_Raw data_:
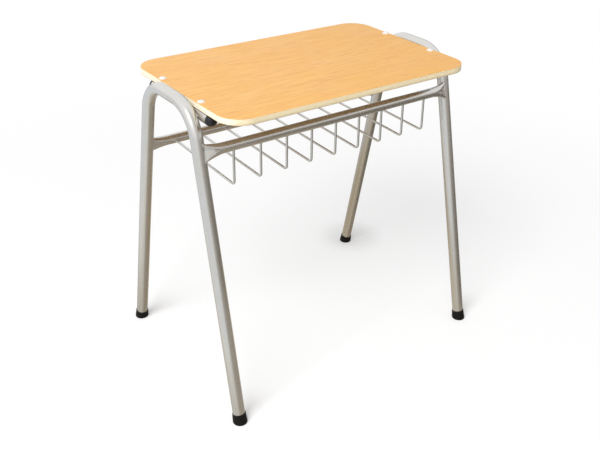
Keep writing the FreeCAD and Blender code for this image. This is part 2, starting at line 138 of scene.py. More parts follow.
# -------------------------------------------------------------------------- node shorthands
class Nodes:
    """A node tree of a material or the world, with one call per node."""

    def __init__(self, tree):
        self.tree = tree
        tree.nodes.clear()

    def add(self, kind, inputs=None, **settings):
        node = self.tree.nodes.new(kind)
        for key, value in settings.items():
            setattr(node, key, value)
        for key, value in (inputs or {}).items():
            self.feed(node.inputs[key], value)
        return node

    def feed(self, socket, value):
        if isinstance(value, bpy.types.NodeSocket):
            self.tree.links.new(value, socket)
        else:
            socket.default_value = value

    def math(self, operation, *values):
        return self.add("ShaderNodeMath", dict(enumerate(values)), operation=operation).outputs[0]

    def vector(self, operation, *values):
        """A vector operation that gives a vector."""
        inputs = dict(enumerate(values))
        return self.add("ShaderNodeVectorMath", inputs, operation=operation).outputs["Vector"]

    def measure(self, operation, *values):
        """A vector operation that gives a number."""
        inputs = dict(enumerate(values))
        return self.add("ShaderNodeVectorMath", inputs, operation=operation).outputs["Value"]

    def split(self, vector):
        return self.add("ShaderNodeSeparateXYZ", {0: vector}).outputs

    def span(self, value, low, high, to_low=0.0, to_high=1.0, kind="LINEAR"):
        """The value's place between low and high, as a number between to_low and to_high."""
        inputs = {"Value": value, "From Min": low, "From Max": high,
                  "To Min": to_low, "To Max": to_high}
        return self.add("ShaderNodeMapRange", inputs, interpolation_type=kind).outputs[0]

    def ease(self, value, low, high, to_low=0.0, to_high=1.0):
        """The same, with soft ends."""
        return self.span(value, low, high, to_low, to_high, "SMOOTHSTEP")

    def mix(self, share, first, second, blend="MIX"):
        node = self.add("ShaderNodeMix", data_type="RGBA", blend_type=blend)
        for number, value in ((0, share), (6, first), (7, second)):
            self.feed(node.inputs[number], value)
        return node.outputs[2]

    def place(self):
        """Where the shaded point is, in metres in the frame of the part."""
        return self.add("ShaderNodeTexCoord").outputs["Object"]

    def noise(self, place, scale, detail=2.0, roughness=0.5):
        """Noise with so many bumps per metre along each axis."""
        stretched = self.add("ShaderNodeMapping", {"Vector": place, "Scale": scale}).outputs[0]
        inputs = {"Vector": stretched, "Scale": 1.0, "Detail": detail, "Roughness": roughness}
        return self.add("ShaderNodeTexNoise", inputs).outputs[0]

    def bump(self, height, distance):
        inputs = {"Height": height, "Distance": distance, "Strength": 1.0}
        return self.add("ShaderNodeBump", inputs).outputs[0]

    def finish(self, **sockets):
        shader = self.add("ShaderNodeBsdfPrincipled")
        for key, value in sockets.items():
            self.feed(shader.inputs[key.replace("_", " ")], value)
        self.add("ShaderNodeOutputMaterial", {"Surface": shader.outputs[0]})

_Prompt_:
Reproduce the data shown above exactly.

_Correct answer_:
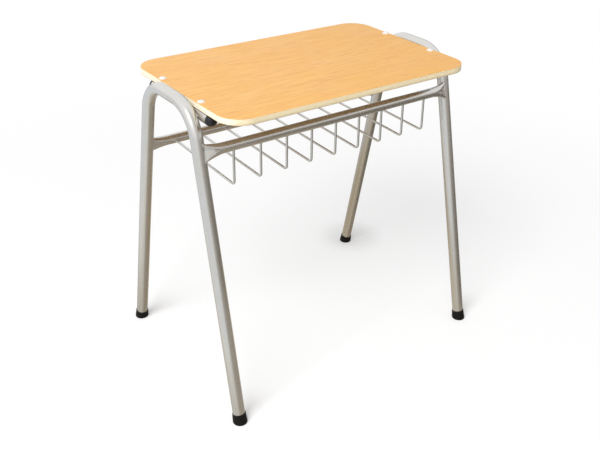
Keep writing the FreeCAD and Blender code for this image. This is part 2, starting at line 138 of scene.py. More parts follow.
# -------------------------------------------------------------------------- node shorthands
class Nodes:
    """A node tree of a material or the world, with one call per node."""

    def __init__(self, tree):
        self.tree = tree
        tree.nodes.clear()

    def add(self, kind, inputs=None, **settings):
        node = self.tree.nodes.new(kind)
        for key, value in settings.items():
            setattr(node, key, value)
        for key, value in (inputs or {}).items():
            self.feed(node.inputs[key], value)
        return node

    def feed(self, socket, value):
        if isinstance(value, bpy.types.NodeSocket):
            self.tree.links.new(value, socket)
        else:
            socket.default_value = value

    def math(self, operation, *values):
        return self.add("ShaderNodeMath", dict(enumerate(values)), operation=operation).outputs[0]

    def vector(self, operation, *values):
        """A vector operation that gives a vector."""
        inputs = dict(enumerate(values))
        return self.add("ShaderNodeVectorMath", inputs, operation=operation).outputs["Vector"]

    def measure(self, operation, *values):
        """A vector operation that gives a number."""
        inputs = dict(enumerate(values))
        return self.add("ShaderNodeVectorMath", inputs, operation=operation).outputs["Value"]

    def split(self, vector):
        return self.add("ShaderNodeSeparateXYZ", {0: vector}).outputs

    def span(self, value, low, high, to_low=0.0, to_high=1.0, kind="LINEAR"):
        """The value's place between low and high, as a number between to_low and to_high."""
        inputs = {"Value": value, "From Min": low, "From Max": high,
                  "To Min": to_low, "To Max": to_high}
        return self.add("ShaderNodeMapRange", inputs, interpolation_type=kind).outputs[0]

    def ease(self, value, low, high, to_low=0.0, to_high=1.0):
        """The same, with soft ends."""
        return self.span(value, low, high, to_low, to_high, "SMOOTHSTEP")

    def mix(self, share, first, second, blend="MIX"):
        node = self.add("ShaderNodeMix", data_type="RGBA", blend_type=blend)
        for number, value in ((0, share), (6, first), (7, second)):
            self.feed(node.inputs[number], value)
        return node.outputs[2]

    def place(self):
        """Where the shaded point is, in metres in the frame of the part."""
        return self.add("ShaderNodeTexCoord").outputs["Object"]

    def noise(self, place, scale, detail=2.0, roughness=0.5):
        """Noise with so many bumps per metre along each axis."""
        stretched = self.add("ShaderNodeMapping", {"Vector": place, "Scale": scale}).outputs[0]
        inputs = {"Vector": stretched, "Scale": 1.0, "Detail": detail, "Roughness": roughness}
        return self.add("ShaderNodeTexNoise", inputs).outputs[0]

    def bump(self, height, distance):
        inputs = {"Height": height, "Distance": distance, "Strength": 1.0}
        return self.add("ShaderNodeBump", inputs).outputs[0]

    def finish(self, **sockets):
        shader = self.add("ShaderNodeBsdfPrincipled")
        for key, value in sockets.items():
            self.feed(shader.inputs[key.replace("_", " ")], value)
        self.add("ShaderNodeOutputMaterial", {"Surface": shader.outputs[0]})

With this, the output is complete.